Oleksii Lozovskyi reported that the
-fxray-function-index option has been broken.
- (default): no function index
-fxray-function-index: no function index-fno-xray-function-index:xray_fn_idxsection is present
-fxray-function-index was the default. It turns out that
a clangDriver
refactoring accidentally caused this regression, but the negative
variable name was probably the main reason. XRay tests were not great
and there was no driver test to catch this. I fixed
this.
Now that -fxray-function-index is back, we get the
xray_fn_idx section by default. The section contains
entries like the following:
1 | .section __DATA,xray_fn_idx |
BTW: I noticed an old workaround (2015) for ld64 and proposed to remove it: https://reviews.llvm.org/D152831.

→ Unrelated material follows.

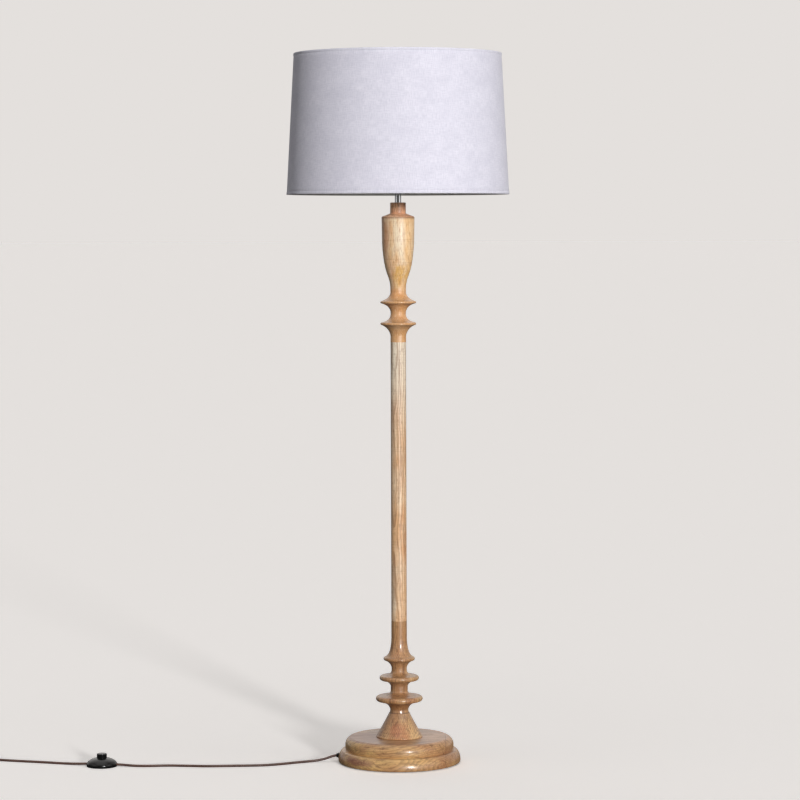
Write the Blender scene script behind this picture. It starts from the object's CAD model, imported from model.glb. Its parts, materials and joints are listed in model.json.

These absolute addresses require rebase opcodes in the special
section __LINKEDIT,__rebase. This is not great and I wanted
to fix it back in 2020 but never got around to do it. This motivated
me to actually fix the issue and create https://reviews.llvm.org/D152661 to change the
[start,end) representation to the
(pc_relative_start, size) representation.
My initial attempt somehow wrote something like this. I took a difference of two labels, and right shifted it by 5 to get the number of sleds.

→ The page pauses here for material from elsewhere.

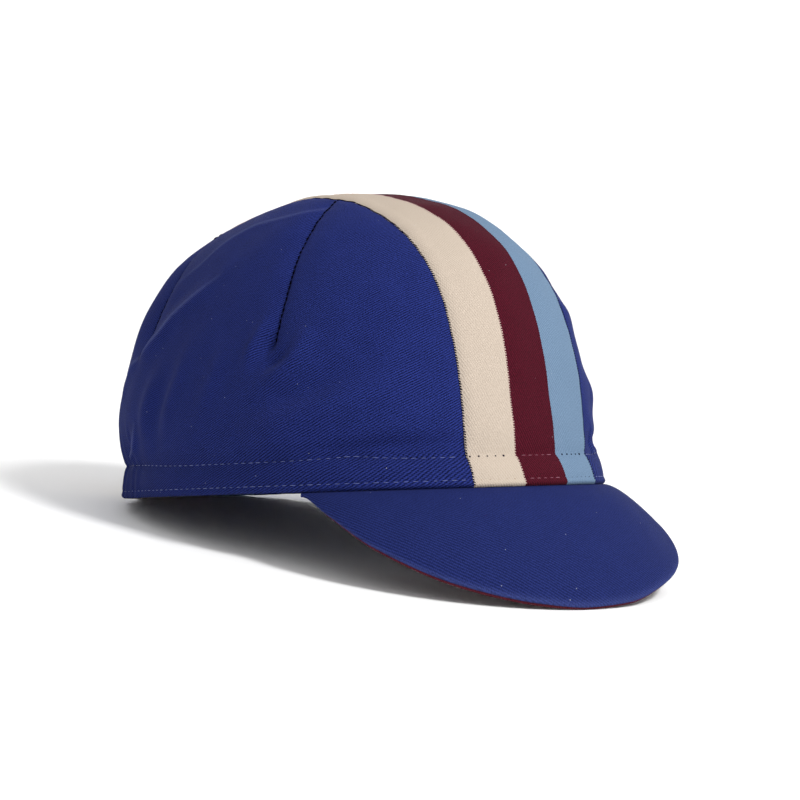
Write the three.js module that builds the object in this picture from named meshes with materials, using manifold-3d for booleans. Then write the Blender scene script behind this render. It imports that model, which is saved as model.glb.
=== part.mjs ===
// Cycling cap: five crown pieces and a two-layer peak. Millimetres, +Z up, peak towards -Y.
// The cap is shaped upright on its rim plane, then leaned onto the back of its hem and its peak.
import * as THREE from "three";
import Module from "manifold-3d";

// Crown sizes. The rim's half length and half width set the head size.
const RIM_HALF_LENGTH = 98;
const RIM_HALF_WIDTH = 77;
const CROWN_HEIGHT = 111;
const HEM_HEIGHT = 12;
const FRONT_FULLNESS = 0.07;
const STRIP_WIDTH = 66;
const CLOTH = 1.2;
const HEM_WALL = 2.2;
const GAP = 0.3;

// Peak sizes. The peak turns with the rim and curves down from it.
const PEAK_HALF_SPAN = 64;
const PEAK_REACH = 30;
const PEAK_DROP = 43;
const PEAK_FAN = 0.8;
const PEAK_CURVE = 1.6;
const PEAK_TOP_WALL = 1.2;
const PEAK_UNDER_WALL = 1.1;

// Relief sizes: how deep and how wide the darts, folds and gathers are.
const DART_DEPTH = 0.9;
const DART_SPREAD = 5;
const GROOVE_DEPTH = 0.6;
const GROOVE_WIDTH = 1.3;
const FOLD_HEIGHT = 1;
const FOLD_SPREAD = 6;
const SEAM_DEPTH = 0.5;
const SEAM_SPREAD = 4;
const GATHER_DEPTH = 0.7;
const GATHERS_ROUND = 27;
const GATHER_FROM = 112;
const GATHER_FADE = 20;

// The soft hem gives by this much where it rests.
const SETTLE = 1;

// Horizontal sections. rise is a share of the crown height, long and shift of the rim's
// half length, wide of its half width; square turns the oval towards a rounded box.
const RIM_SECTION = { rise: 0, long: 1, wide: 1, shift: -0.012, square: 0.08 };
const SECTIONS = [
  { rise: HEM_HEIGHT / CROWN_HEIGHT, long: 0.955, wide: 1.0, shift: 0, square: 0.07 },
  { rise: 0.28, long: 0.957, wide: 0.985, shift: 0.027, square: 0.11 },
  { rise: 0.46, long: 0.925, wide: 0.925, shift: 0.022, square: 0.1 },
  { rise: 0.64, long: 0.845, wide: 0.835, shift: 0.005, square: 0.09 },
  { rise: 0.8, long: 0.712, wide: 0.71, shift: -0.008, square: 0 },
  { rise: 0.915, long: 0.475, wide: 0.545, shift: -0.05, square: -0.02 },
  { rise: 0.98, long: 0.205, wide: 0.335, shift: -0.06, square: -0.02 },
  { rise: 1, long: 0, wide: 0, shift: -0.02, square: 0 },
];

// Half width of the striped strip: ahead is a share of the rim's half length, width of the strip.
const STRIP_EDGE = [
  { ahead: 0, width: 0.71 },
  { ahead: 0.3, width: 0.76 },
  { ahead: 0.55, width: 0.82 },
  { ahead: 0.75, width: 0.88 },
  { ahead: 0.9, width: 0.93 },
  { ahead: 0.95, width: 0.965 },
  { ahead: 1, width: 1 },
  { ahead: 1.4, width: 1 },
];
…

1 | .section __DATA,xray_fn_idx,regular,live_support |
This approach works on ELF targets but not on Mach-O targets due to a pile of assembler issues.
1 | % clang -c --target=x86_64-apple-darwin a.s |
Assembler issues
When assembling an assembly file into an object file, an expression can be evaluated in multiple steps. Two steps are particularly important:
- Parsing time. At this stage, We have a
MCAssemblerobject but noMCAsmLayoutobject. Instruction operands and certain directives like.ifrequire the ability to evaluate an expression early. - Object file writing time. At this stage, we have both a
MCAssemblerobject and aMCAsmLayoutobject. TheMCAsmLayoutobject provides information about the offset of each fragment.

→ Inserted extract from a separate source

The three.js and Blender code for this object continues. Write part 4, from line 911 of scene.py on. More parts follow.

The first issue is not specific to this case and is also encountered
in ELF. The following assembly code should assemble to the hex pairs
01000001, but Clang fails to compute .if .-1b == 3.
1 | % cat x.s |
Jian Cai implemented limited expression folding support to LLVM integrated assembler to support the Linux kernel arm use case.
1 | arch/arm/mm/proc-v7.S:169:143: error: expected absolute expression |
I have added support for MCFillFragment
(.space and .fill) and for A-B, where A is a
pending label (which will be reassigned to a real fragment in
flushPendingLabels()). Now, the LLVM integrated assembler
can successfully assemble x.s when a
MCAssembler object is present. However, evaluation still
does not work without a MCAssembler object, which is
expected.
1 | % llvm-mc x.s -filetype=null |
Then I noticed a potential pitfall for Mach-O in
MCSection::flushPendingLabels. When flushing pending
labels, it did not ensure that the new fragment inherits the previous
atom symbol. I fixed this issue, although I haven't been able to create
a test case to verify this behavior.
After this fix,
.quad (Lxray_sleds_end0-lxray_sleds_start0)>>5 can
be successfully assembled. However, during "direct
object emission", an error
expected relocatable expression will be reported. The issue
is quite subtle.
In the case of direct object emission, where LLVM IR is directly
lowered to an object file bypassing assembly (e.g., using
clang -c a.c instead of clang -c a.s or
clang -c --save-temps a.c), the assembler information is
not used for parsing
(MCStreamer::UseAssemblerInfoForParsing). As a result, the
assembly code
.quad (Lxray_sleds_end0-lxray_sleds_start0)>>5 will
be transformed into a fixup.
During object writing time, we have a MCAsmLayout object
and atom information for fragments. However, the label
Lxray_sleds_end0 will belong to the next fragment, causing
the condition in
MachObjectWriter::isSymbolRefDifferenceFullyResolvedImpl to
fail. In my opinion, it may be necessary to relax the condition in this
case.
Linker dead stripping
To support linker dead stripping, also known as linker garbage
collection, we need to add the S_ATTR_LIVE_SUPPORT
attribute to the two sections xray_instr_map and
xray_fn_idx.
Runtime issue
compiler-rt/lib/xray/xray_trampoline_x86_64.S used
.Ltmp* symbols which are temporary for ELF but
non-temporary for Mach-O. The non-temporary labels become atoms and can
cause bad dead stripping behaviors.
I fixed the problem by using the LOCAL_LABEL macro,
which generates an "L" symbol specifically for Mach-O.
Driver change
After AArch64 works, we can make Clang Driver accept
--target=arm64-apple-darwin for XRay.